5. Line 137-139, “In general, the mechanical stability of the thin films depends on defects such as vacancies and impurities, which in turn affect the subgap state.” Why does the mechanical stability of the thin films depend on vacancies and impurities? Is there direct relation between the mechanical stability and defects? Is there any evidence? Please elaborate.

 

6. Line 139-141, “……, because hydrogen acts as a defect healer to suppress subgap state defects.” Is there any evidence or result showing that the suppression of subgap state defects for the incorporation of hydrogen in the films?

 

7. Line 141-142, “Thus, appropriate hydrogen flow during deposition can improve the mechanical stability by suppressing the subgap state defects, to thereby decrease vacancies and impurities.” Is there any evidence or result showing that the decrease in vacancies and impurities in the films for the appropriate flow rates?

 

8. Line 18-19, “The subgap absorption near 3.1 eV also decreased with increasing hydrogen flow rates.”

Line 135-137, “There was a noticeable difference in the absorption coefficient (α); IZO deposited with a hydrogen flow rate of 0.4% showed the lowest α at ~400 nm (~3.1 eV), ….”

How to interpret these descriptions?

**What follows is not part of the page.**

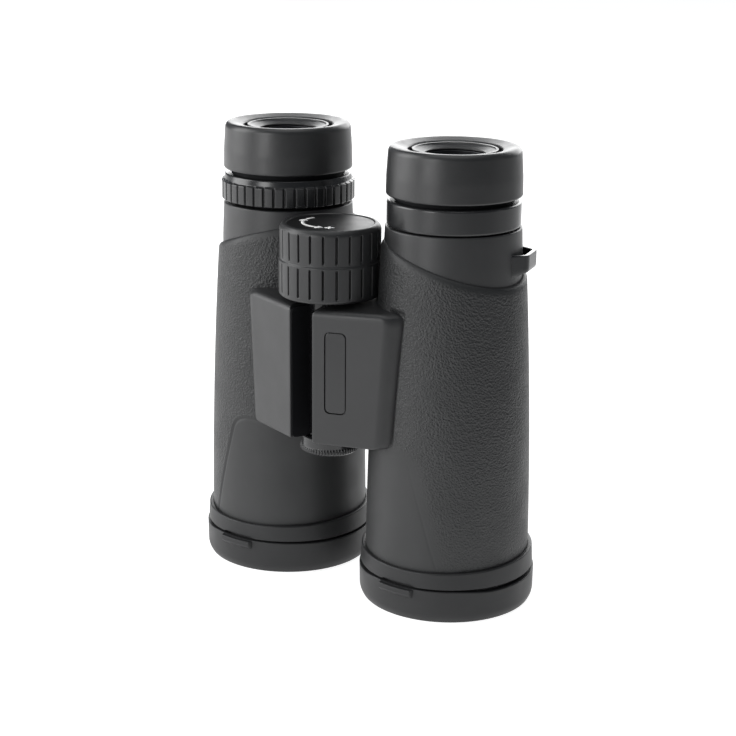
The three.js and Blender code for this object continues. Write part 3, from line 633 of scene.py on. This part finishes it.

Please clarify.

 

9. In Fig. 5(b), the absorption coefficients for the wavelengths from 2nm to 4nm are presented. Is this plot meaningful? Are these results correct? In addition, no description is given in the text to explain Fig. 5(b).

 

10. Line 145-147, “(a) transmittance and (b) absorption coefficients (α) calculated from the measured transmittance and reflectance spectra, respectively”

How the absorption coefficients are determined? Please clarify.

 

Author Response

Thank you for your kind reviewing. We revised the manuscript and added references as following your comments.

Author Response File: Author Response.pdf

Round 2

Reviewer 1 Report

After the revision manuscript is ready for publication.

Reviewer 2 Report

The scale of Y-axis for Figure 4 (b) should be reversed.